Erding - Die Präsidentin des Bayerischen Landtags erschien – passend zum schwierigen Amt – im Kostüm einer Löwen-Dompteurin mit Frack, Zylinder und Stiefeln – und war prächtig gelaunt.
Aigner befindet sich als Trägerin des Reiherordens in prominenter Gesellschaft. Seit der Wiederbelebung 2017 haben ihn unter anderem Pfarrer Rainer Maria Schießler, Fredl Fesl und Hansi Kraus erhalten. Der Orden selbst geht zurück auf den Erdinger Künstler Benno Hauber (1924-1994). Das Motiv ziert auch die Fassade des Schönen Turms.
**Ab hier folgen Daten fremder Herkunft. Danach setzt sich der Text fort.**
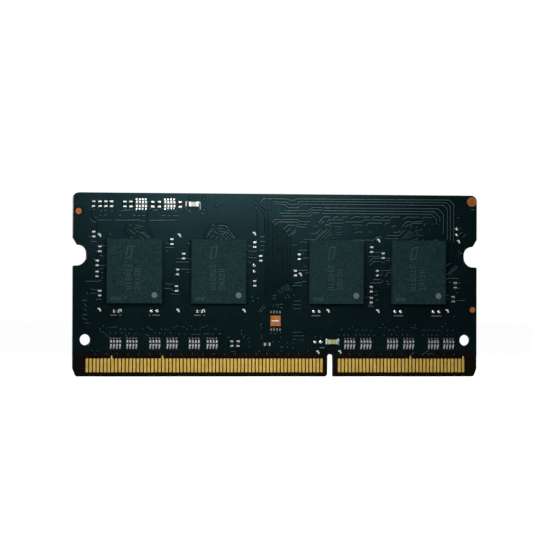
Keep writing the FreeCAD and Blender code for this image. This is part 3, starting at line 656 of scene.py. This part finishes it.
def corner_mark_routes():
    """The printed corners beside the front's packages and small parts."""
    marks = []
    for x, z in routes(CORNER_MARKS)[0]:
        marks.append([(x + across, z + up) for across, up in CORNER_MARK])
    return marks


def front_print(f):
    """Printed marks beside the front's parts, and the plating tails above four contacts."""
    ink = f["ink"]
    lines_piece("front_corner_marks", FRONT, corner_mark_routes(), CORNER_INK, ink)
    lines_piece("front_underlines", FRONT, routes(UNDERLINES), UNDERLINE_INK, f["pin_mark"])
    lines_piece("front_part_brackets", FRONT, routes(BRACKETS), BRACKET_INK, ink)
    lines_piece("front_contact_tails", FRONT, routes(CONTACT_TAILS), CONTACT_TAIL, f["gold"])


def code_mark(x, z, kind):
    """One plain mark of a code column, with its lower middle at (x, z)."""
    return [[(x + across, z + up) for across, up in line] for line in routes(CODE_MARKS[kind])]


def mark_routes(left, low):
    """Plain bars and a slanted box burnt into one package's top, where a maker would put its codes."""
    lines = [[(left + x, low + z) for x, z in BADGE]]
    for column, (middle, bottom, count) in enumerate(CODE_COLUMNS):
        for i in range(count):
            kind = (i * 2 + column) % len(CODE_MARKS)
            lines += code_mark(left + middle, low + bottom + i * CODE_STEP, kind)
    start_x, start_z, count = BATCH
    for i in range(count):
        x = left + start_x + i * BATCH_STEP
        foot = low + start_z
        lines.append([(x, foot), (x, foot + BATCH_HEIGHT)])
        second = x + BATCH_GAP
        lines.append([(second, foot + BATCH_HEIGHT / 2 * (i % 2)), (second, foot + BATCH_HEIGHT)])
    return lines


def board_box(node):
    """The left, right, low and high sides of a node in mm on the board's face."""
    lowest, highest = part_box(node)
    left = (lowest.x - BOARD_LOW.x) / MM
    right = (highest.x - BOARD_LOW.x) / MM
    return left, right, (lowest.z - BOARD_LOW.z) / MM, (highest.z - BOARD_LOW.z) / MM


def package_marks(side, f):
    """Codes and the pin-one disc on one face's packages."""
    name = SIDE_NAME[side]
    lines = []
    discs = []
    for number in DRAM_NUMBERS:
        mould = f"{name}_dram_{number}_mould"
        left, right, low, _ = board_box(mould)
        lowest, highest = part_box(mould)
        top = abs((lowest.y if side == FRONT else highest.y) - FACE_Y[side]) / MM
        if side == FRONT:
            lines += mark_routes(left, low)
            discs.append((right - PIN_DISC_INSET[0], low + PIN_DISC_INSET[1]))
        else:
            lines += [[(left + right - x, z) for x, z in line] for line in mark_routes(left, low)]
            discs.append((left + PIN_DISC_INSET[0], low + PIN_DISC_INSET[1]))
    lines_piece(name + "_package_codes", side, lines, LASER, f["laser_mark"], top)
    turned_piece(name + "_pin_one_discs", side, discs, PIN_DISC, f["pin_mark"], top)


def rear_bus_routes():
    """Long lines over the packages that turn down at the board's right end."""
    lines = []
    for i in range(REAR_BUS["count"]):
        z = REAR_BUS["top"] - REAR_BUS["pitch"] * i
        left = REAR_BUS["left"] + REAR_BUS["left_step"] * i
        right = REAR_BUS["right"] - REAR_BUS["right_step"] * i
        bend = REAR_BUS["bend"]
        along, up = REAR_BUS_START
        rise = [(left, z - up), (left + along, z)]
        drop = [(right - bend, z), (right, z - bend), (right, REAR_BUS["foot"])]
        lines.append(rise + drop)
    return lines


def rear_escape_routes(draw):
    """The short lines that leave the rear resistor arrays, up to their vias and down to the contacts."""
    lines = []
    foot, bend, knee, top = ARRAY_UPPER
    head, turn, end = ARRAY_LOWER
    for middle in REAR_ARRAYS:
        for i in range(ARRAY_LINES):
            x = middle + ARRAY_LINE_PITCH * (i - 1.5)
            lean = draw.choice(ARRAY_LEANS)
            lines.append([(x, foot), (x, bend), (x + lean, knee), (x + lean, top + 0.3 * (i % 2))])
            lines.append([(x, head), (x, turn), (x - lean * 0.4, end)])
    return lines


def rear_fan_routes():
    """Slanting lines that rise from the top of each rear package."""
    lines = []
    foot, bend, top = FAN_HEIGHTS
    for number in DRAM_NUMBERS:
        left, right, _, high = board_box(f"rear_dram_{number}_mould")
        start = (left + right) / 2 - FAN_START
        for i in range(FAN_LINES):
            x = start + FAN_PITCH * i
            leant = x + FAN_LEAN
            lines.append([(x, high + foot), (leant, high + bend), (leant, high + top + 0.2 * (i % 3))])
    return lines


def rear_mark_routes():
    """Printed corners under each rear package and round the settings memory."""
    marks = []
    for number in DRAM_NUMBERS:
        left, right, low, _ = board_box(f"rear_dram_{number}_mould")
        for corner, step in ((left - REAR_MARK_GAP, 0.8), (right + REAR_MARK_GAP, -0.8)):
            marks.append([(corner + step, low - 0.7), (corner, low - 0.7), (corner, low + 0.1)])
    left, right, _, high = board_box("settings_memory_body")
    top = high + REAR_MARK_GAP
    for corner, step in ((left - REAR_MARK_GAP, 0.9), (right + REAR_MARK_GAP, -0.9)):
        marks.append([(corner, high - 0.3), (corner, top), (corner + step, top)])
    return marks


def rear_wiring(f):
    """Lines, vias and printed marks on the rear face."""
    escapes = rear_escape_routes(random.Random(7))
    fans = rear_fan_routes()
    wiring("rear_bus", REAR, rear_bus_routes(), TRACE, f)
    lines_piece("rear_bundle_gaps", REAR, bundle_routes(), POUR_GAP, f["mask_gap"])
    wiring("rear_escape", REAR, escapes, FINE_TRACE, f)
    wiring("rear_fan", REAR, fans, FINE_TRACE, f)
    contact_bands(REAR, f)
    places = [line[-1] for line in escapes[::2] + fans] + contact_via_places()
    turned_piece("rear_via_gaps", REAR, places, SMALL_VIA_GAP, f["mask_gap"])
    turned_piece("rear_vias", REAR, places, SMALL_VIA, f["masked_via"])
    lines_piece("rear_corner_marks", REAR, rear_mark_routes(), INK, f["ink"])


def make_camera():
    """The photographed view: level with the board, a little to the left of it."""
    data = bpy.data.cameras.new("camera")
    data.sensor_width = SENSOR
    data.lens = SENSOR * VIEW_DISTANCE / VIEW_FIELD
    data.clip_start = 0.01
    data.clip_end = 20
    camera = bpy.data.objects.new("camera", data)
    bpy.context.scene.collection.objects.link(camera)
    middle = (BOARD_LOW + BOARD_HIGH) / 2
    aim = middle + Vector((VIEW_AIM[0] * MM, 0, VIEW_AIM[1] * MM))
    turn = Euler((math.radians(90 + VIEW_PITCH), math.radians(VIEW_ROLL), math.radians(-VIEW_YAW)))
    camera.rotation_euler = turn
    camera.location = aim + turn.to_matrix() @ Vector((0, 0, VIEW_DISTANCE * MM))
    bpy.context.scene.camera = camera


def add_light(name, kind, place, aim, power):
    """A light at a place in metres, turned towards aim. It lights the scene but isn't seen itself."""
    data = bpy.data.lights.new(name, kind)
    data.energy = power
    lamp = bpy.data.objects.new(name, data)
    bpy.context.scene.collection.objects.link(lamp)
    lamp.location = place
    lamp.rotation_euler = (Vector(aim) - Vector(place)).to_track_quat("-Z", "Y").to_euler()
    lamp.visible_camera = False
    return data


def add_pool(name, place, aim, power, radius, cone):
    """A soft-edged pool of light from a lamp of some radius, in metres, and a cone in degrees."""
    data = add_light(name, "SPOT", place, aim, power)
    data.shadow_soft_size = radius
    data.spot_size = math.radians(cone)
    data.spot_blend = 1.0


def add_panel(name, place, aim, power, size):
    """A soft panel of some width and height, in metres."""
    data = add_light(name, "AREA", place, aim, power)
    data.shape = "RECTANGLE"
    data.size, data.size_y = size


def light_path_mix(tree, seen, unseen):
    """Shows one shader to the camera and another to every other ray."""
    mix = tree.nodes.new("ShaderNodeMixShader")
    path = tree.nodes.new("ShaderNodeLightPath")
    tree.links.new(path.outputs["Is Camera Ray"], mix.inputs[0])
    tree.links.new(unseen, mix.inputs[1])
    tree.links.new(seen, mix.inputs[2])
    return mix.outputs[0]


def painted_pool_reflection(tree, painted_pool, far):
    """Paints a pool of light on the floor close under the object, which its surfaces see only in their
    glossy reflections, and little of the floor beyond.
    """
    place = tree.nodes.new("ShaderNodeTexCoord")
    length = tree.nodes.new("ShaderNodeVectorMath")
    length.operation = "LENGTH"
    fade = tree.nodes.new("ShaderNodeMapRange")
    fade.interpolation_type = "SMOOTHSTEP"
    for socket, value in zip(("From Min", "From Max", "To Min", "To Max"), (*PAINTED_POOL_FADE, 1.0, 0.0)):
        fade.inputs[socket].default_value = value
    path = tree.nodes.new("ShaderNodeLightPath")
    both = tree.nodes.new("ShaderNodeMath")
    both.operation = "MULTIPLY"
    mix = tree.nodes.new("ShaderNodeMixShader")
    tree.links.new(place.outputs["Object"], length.inputs[0])
    tree.links.new(length.outputs["Value"], fade.inputs["Value"])
    tree.links.new(fade.outputs["Result"], both.inputs[0])
    tree.links.new(path.outputs["Is Glossy Ray"], both.inputs[1])
    tree.links.new(both.outputs[0], mix.inputs[0])
    tree.links.new(far, mix.inputs[1])
    tree.links.new(painted_pool, mix.inputs[2])
    return mix.outputs[0]


def diffuse(tree, colour):
    """A plain matt shader."""
    node = tree.nodes.new("ShaderNodeBsdfDiffuse")
    node.inputs["Color"].default_value = (*colour, 1)
    return node.outputs[0]


def floor_finish():
    """Pale paper to the camera, and a dimmer floor to the object's surfaces, with a painted pool of light
    close under the object in their reflections.
    """
    paper = bpy.data.materials.new("floor_paper")
    paper.use_nodes = True
    tree = paper.node_tree
    pale = tree.nodes["Principled BSDF"]
    pale.inputs["Base Color"].default_value = (*FLOOR_PAPER, 1)
    pale.inputs["Roughness"].default_value = 0.9
    far = diffuse(tree, FAR_FLOOR_COLOUR)
    # painted pool of light, seen only in the object's glossy reflections
    painted_pool = diffuse(tree, PAINTED_POOL_COLOUR)
    unseen = painted_pool_reflection(tree, painted_pool, far)
    shown = light_path_mix(tree, pale.outputs[0], unseen)
    tree.links.new(shown, tree.nodes["Material Output"].inputs["Surface"])
    return paper


def make_floor():
    """A plain pale floor under the contact edge."""
    mesh = bpy.data.meshes.new("floor")
    corners = [(FLOOR_HALF * x, FLOOR_HALF * y, BOARD_LOW.z) for x, y in FLOOR_CORNERS]
    mesh.from_pydata(corners, [], [(0, 1, 2, 3)])
    floor = bpy.data.objects.new("floor", mesh)
    bpy.context.scene.collection.objects.link(floor)
    floor.data.materials.append(floor_finish())


def make_backdrop():
    """A world that looks white and lights the object only faintly."""
    world = bpy.data.worlds.new("studio")
    bpy.context.scene.world = world
    world.use_nodes = True
    tree = world.node_tree
    seen = tree.nodes["Background"]
    seen.inputs["Color"].default_value = (1, 1, 1, 1)
    seen.inputs["Strength"].default_value = 1.0
    unseen = tree.nodes.new("ShaderNodeBackground")
    unseen.inputs["Color"].default_value = (*ROOM_COLOUR, 1)
    unseen.inputs["Strength"].default_value = ROOM_STRENGTH
    shown = light_path_mix(tree, seen.outputs[0], unseen.outputs[0])
    tree.links.new(shown, tree.nodes["World Output"].inputs["Surface"])


def make_lights():
    """On each face a pool of light, a sheen and a low side panel, and a sun over both."""
    add_pool("front_key", (-0.17, -0.27, 0.175), (-0.008, 0, 0.033), power=4.9, radius=0.014, cone=17)
    add_panel("front_sheen", (0.012, -0.10, 0.039), (-0.007, 0, 0.035), power=0.025, size=(0.05, 0.014))
    add_panel("front_side", (-0.20, -0.20, 0.016), (0, 0, 0.014), power=0.15, size=(0.12, 0.03))
    add_panel("rear_side", (0.20, 0.20, 0.016), (0, 0, 0.014), power=0.15, size=(0.12, 0.03))
    add_pool("rear_key", (0.15, 0.28, 0.165), (0.008, 0, 0.030), power=5.0, radius=0.02, cone=20)
    add_panel("rear_sheen", (-0.06, 0.10, 0.036), (0.011, 0, 0.034), power=0.022, size=(0.05, 0.014))
    sun = add_light("overhead", "SUN", (0, 0, 1), (0, 0, 0), power=3.5)
    sun.angle = math.radians(SUN_ANGLE)


finishes = make_finishes()
dress_cad_nodes(finishes)
make_camera()
make_floor()
make_backdrop()
make_lights()
bpy.context.scene.view_settings.view_transform = "Standard"
front_wiring(finishes)
front_print(finishes)
package_marks(FRONT, finishes)
rear_wiring(finishes)
package_marks(REAR, finishes)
Die Laudatio hielt Narrhalla-Präsident Detlef Felixberger. Er erinnerte an die Satzung, der zufolge der Orden unter anderem Leistungen auf dem Gebiet des Brauchtums, der Kultur und der Pflege des bayerischen Humors würdigt. Es müsse sich um Persönlichkeiten handeln, die sich auf politischem, gesellschaftlichem oder wissenschaftlichem Gebiet hervorgetan hätten. „Das alles passt auf Ilse Aigner“, verkündete Felixberger und ging auf die Vita der Ordensträgerin ein. Besonders lobte er, dass Aigner in den 80er-Jahren aufs Abitur verzichtetet, als Elektrotechnikerin einen Männerberuf ergriffen und sich in diesem behauptet habe.
Auch auf Aigners Affinität zum Fasching ging der Narrhalla-Präsident ein. Immerhin sei Aigner von 1995 an im Präsidium des Bundes Deutscher Karneval Oberbayern gewesen, dessen Ehrenpräsidentin sie seit 2021 ein. Ebenso erinnerte er an Aigners Engagement als Wasserwacht-Vorsitzende . Wie sehr sie ihrer Heimat verbunden sei, so Felixberger weiter, sehe man daran, wie Aigner den Oberlandler Dialekt pflege und dafür 2022 mit der Bayerischen Sprachwurzel ausgezeichnet worden sei. Ihre politische Karriere habe Aigner über München, Bonn und Berlin wieder nach München geführt, wo sie Barbara Stamm als Landtagspräsidentin gefolgt sei. Felixberger lobte auch Aigners Humor und ihre Fähigkeit, über sich selbst zu lachen.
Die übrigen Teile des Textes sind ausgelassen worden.